**What this task involves:**
Return the lines exactly as they stand, from the first of the material through the line containing "import math".

**Given material:**
□ □ □ □ □

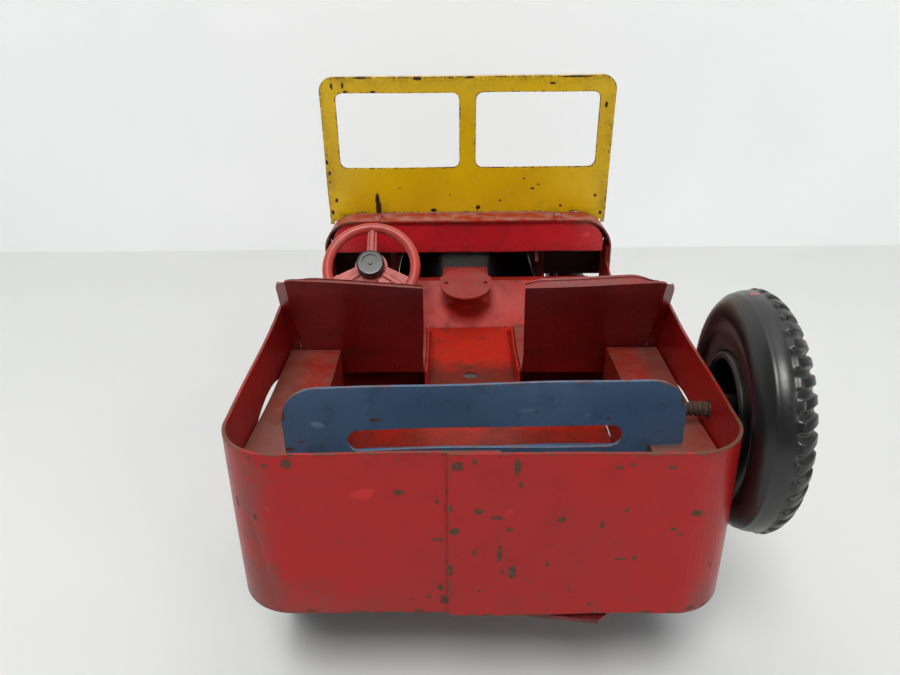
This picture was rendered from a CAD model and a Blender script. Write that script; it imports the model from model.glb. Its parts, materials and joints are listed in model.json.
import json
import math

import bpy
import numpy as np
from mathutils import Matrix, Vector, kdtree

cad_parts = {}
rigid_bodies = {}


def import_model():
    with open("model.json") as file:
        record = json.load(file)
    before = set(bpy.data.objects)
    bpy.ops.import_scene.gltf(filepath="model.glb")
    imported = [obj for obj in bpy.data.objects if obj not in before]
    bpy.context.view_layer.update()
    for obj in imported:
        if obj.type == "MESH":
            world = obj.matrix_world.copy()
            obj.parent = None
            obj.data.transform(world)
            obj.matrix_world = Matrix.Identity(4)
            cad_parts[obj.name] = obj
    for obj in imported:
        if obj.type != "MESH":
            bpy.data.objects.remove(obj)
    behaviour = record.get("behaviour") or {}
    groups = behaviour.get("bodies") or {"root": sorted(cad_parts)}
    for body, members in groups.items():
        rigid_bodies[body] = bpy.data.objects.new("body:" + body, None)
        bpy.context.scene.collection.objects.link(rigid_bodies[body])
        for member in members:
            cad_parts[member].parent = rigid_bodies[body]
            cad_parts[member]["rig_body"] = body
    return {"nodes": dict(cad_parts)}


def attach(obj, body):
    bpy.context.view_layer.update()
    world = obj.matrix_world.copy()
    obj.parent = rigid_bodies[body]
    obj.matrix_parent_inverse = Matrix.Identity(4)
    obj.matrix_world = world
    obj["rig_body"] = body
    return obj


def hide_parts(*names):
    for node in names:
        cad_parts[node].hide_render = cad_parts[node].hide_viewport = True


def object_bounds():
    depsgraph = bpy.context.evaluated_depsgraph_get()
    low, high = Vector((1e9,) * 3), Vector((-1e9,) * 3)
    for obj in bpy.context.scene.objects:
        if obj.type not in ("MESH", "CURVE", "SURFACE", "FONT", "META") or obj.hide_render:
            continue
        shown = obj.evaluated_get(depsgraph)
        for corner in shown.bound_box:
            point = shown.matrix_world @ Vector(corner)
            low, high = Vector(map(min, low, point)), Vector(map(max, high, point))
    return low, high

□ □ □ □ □

**Completed task:**
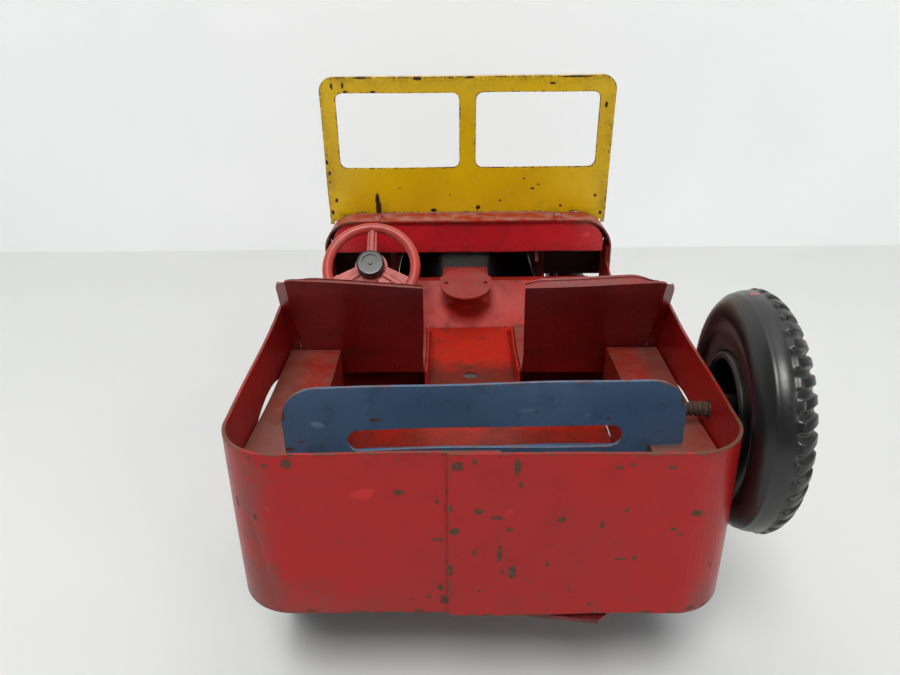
This picture was rendered from a CAD model and a Blender script. Write that script; it imports the model from model.glb. Its parts, materials and joints are listed in model.json.
import json
import math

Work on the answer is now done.